Kids spent ten hours or more of their day in daycare, as the mother was required to work. “After work, the second shift was waiting for the women, namely shopping, looking after the children, working in the household.”

According to Knabe, that second shift amounted to about 47 hours every week, since modern conveniences, including stores that have everything in stock, were generally unknown in East Germany.

There was also a lack of places to live. Only after getting married, people moved up on the waiting list of those looking for an apartment. When the Iron Curtain fell in 1989, Knabe said, 800,000 people were on that list.

“The most prominent example of such a marriage is our chancellor, who is called Merkel because after graduating she married Ulrich Merkel, a fellow student, in order to get an apartment in Berlin, and then divorced him after a short time,” Knabe pointed out.

In fact, many marriages ended quickly, but often they bore children. “Statistically, divorce usually occurred within the first three to four years of marriage.”

Even though East Germany had many policies intended to help families, for instance extra money for every child, and loan money at the beginning of marriage that did not have to be paid back after a certain number of children, the fertility rate was only 1.4 in the late 1980s.
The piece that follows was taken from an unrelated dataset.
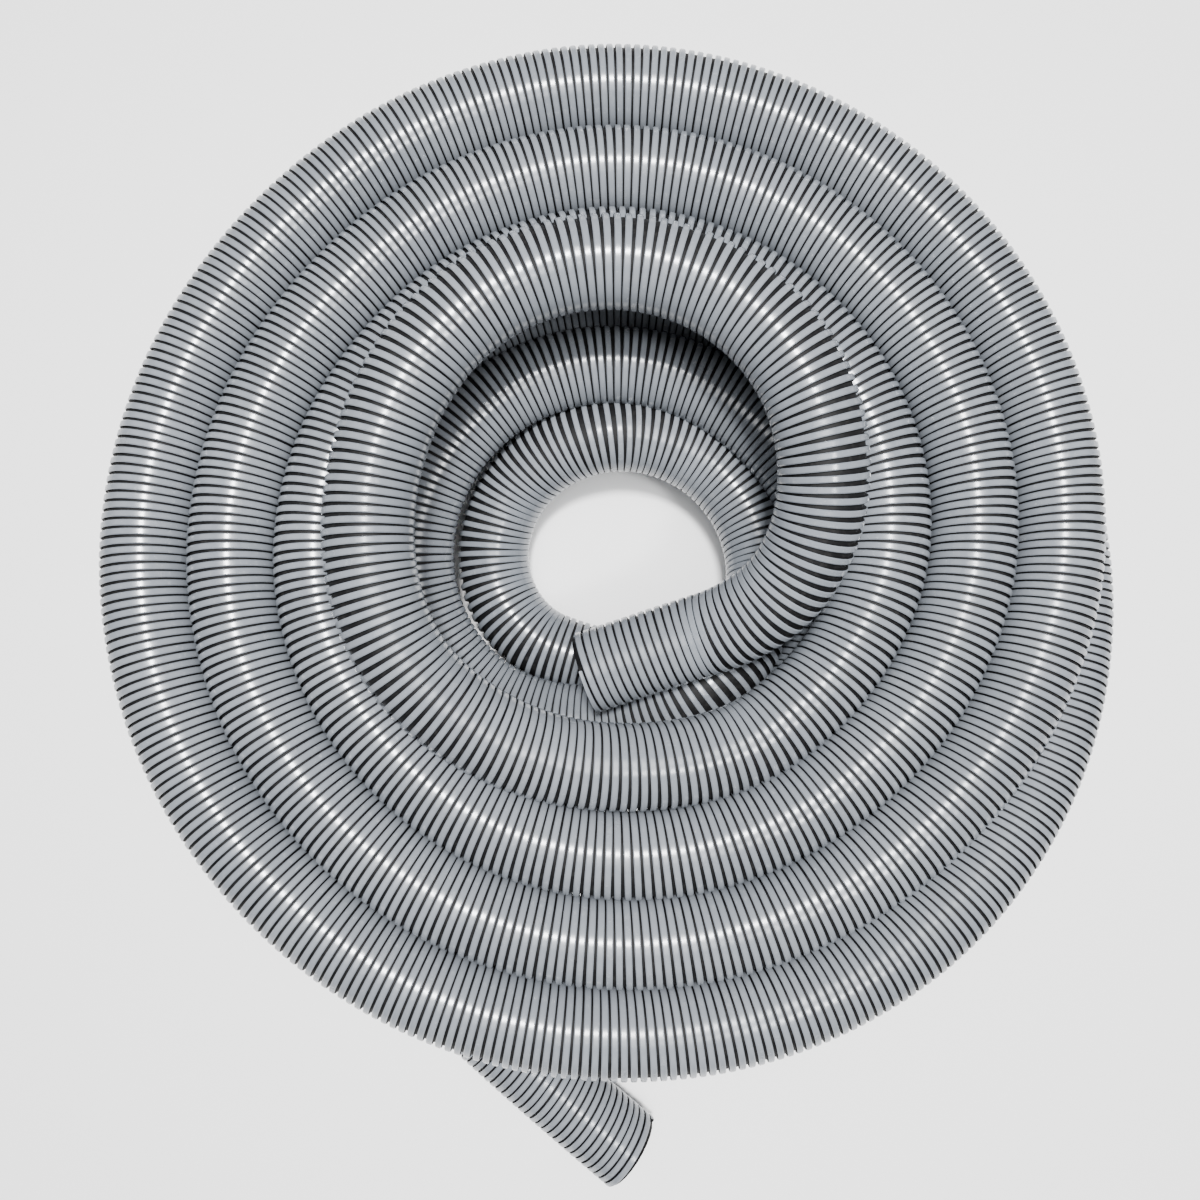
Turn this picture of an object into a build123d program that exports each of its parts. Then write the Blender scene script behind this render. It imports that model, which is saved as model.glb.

Raphael Bonelli, a psychiatrist in the Austrian capital of Vienna, said that from a psychological perspective, the family is the nucleus of society. The subconscious desire of every human being is to “grow old” with somebody else.

“No one has ever told me, ‘I have a longing for a person I can live with for the next five years, and then I separate from him.’ There’s no such thing,” Bonelli emphasized.

Narcissism and perfectionism destroy the family, he explained, because they focus on the “I” instead of on the other person.

What makes free human beings and happy relationships is self-transcendence toward the True, the Good, and the Beautiful, the psychiatrist said.

In order to lead a good life, self-transcendence is key, but in a certain order: God first, then the spouse, the children, the parents and parents-in-law, and finally siblings.

“You won’t believe how many people infringe upon that hierarchy,” Bonelli said. “If the hierarchies are not clear, families don’t work.” Many people even put their career at the top.

Bonelli concluded with a few comments on family policies, and the lack of recognition for mothers. “Smart people have children and no time to argue with idiots,” he said, referring to people with a family who have better things to do than petitioning politicians.